The faster AI advances in isolation, the more severe these bottlenecks become. It’s like installing a Formula 1 engine in a car with bicycle brakes—the acceleration just makes the constraint more dangerous. With all the intelligence that we have and are eagerly developing, we are obviously not taking care of this wave properly. Better bring the ambulances to the shores!
Learning in this context is a hard thing, especially when big money is in the mix!
References
- Argyris, C., & Schön, D. A. (1978). Organizational learning: A theory of action perspective. Addison-Wesley.
- Brynjolfsson, E., & Hitt, L. M. (2000). Beyond computation: Information technology, organizational transformation and business performance. Journal of Economic Perspectives, 14(4), 23-48.
- Brynjolfsson, E., Rock, D., & Syverson, C. (2021). The productivity J-curve: How intangibles complement general purpose technologies. American Economic Review, 111(1), 52-89.
- Fountaine, T., McCarthy, B., & Saleh, T. (2019). Building the AI-powered organization. Harvard Business Review, 97(4), 62-73.

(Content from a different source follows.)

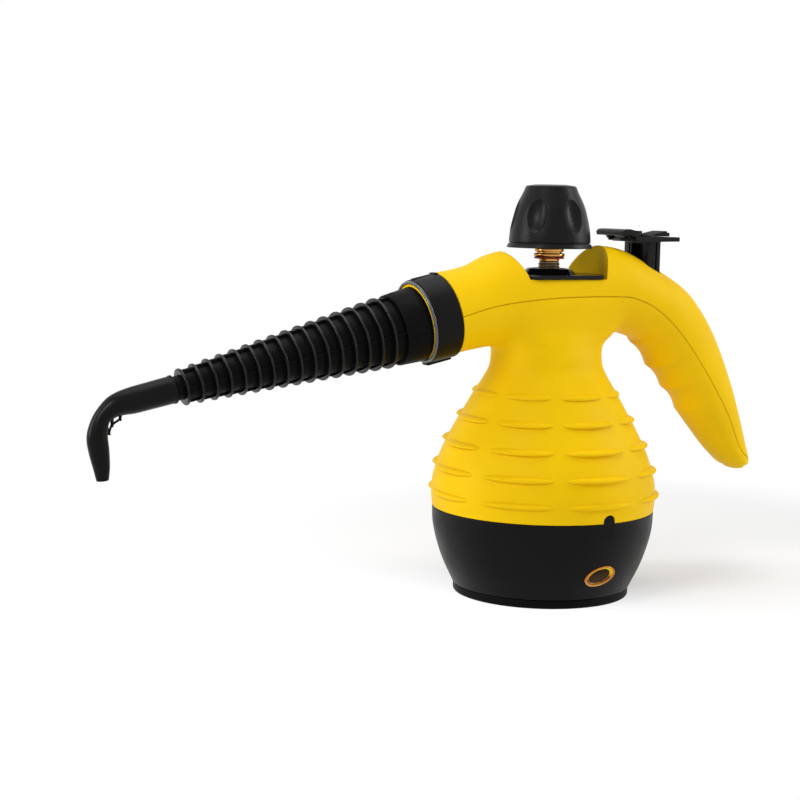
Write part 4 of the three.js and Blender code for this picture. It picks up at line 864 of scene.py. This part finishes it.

- Edmondson, A. C. (2018). The fearless organization: Creating psychological safety in the workplace for learning, innovation, and growth. Wiley.
- Ericsson, K. A., Krampe, R. T., & Tesch-Römer, C. (1993). The role of deliberate practice in the acquisition of expert performance. Psychological Review, 100(3), 363-406.
- Ericsson, A., & Pool, R. (2016). Peak: Secrets from the new science of expertise. Houghton Mifflin Harcourt.
- Kahneman, D. (2011). Thinking, fast and slow. Farrar, Straus and Giroux.
Gartner’s “Hype Cycle for Emerging Technologies” (Annual Report, e.g., 2023 Edition)
Deloitte report, (2025) AI adoption challenges and operational complexities.
[1] The side effects or “90-degree” consequences of a body in motion acting on another body in motion. (E.g. technology: developing a new technology often leads to unexpected and innovative new applications.)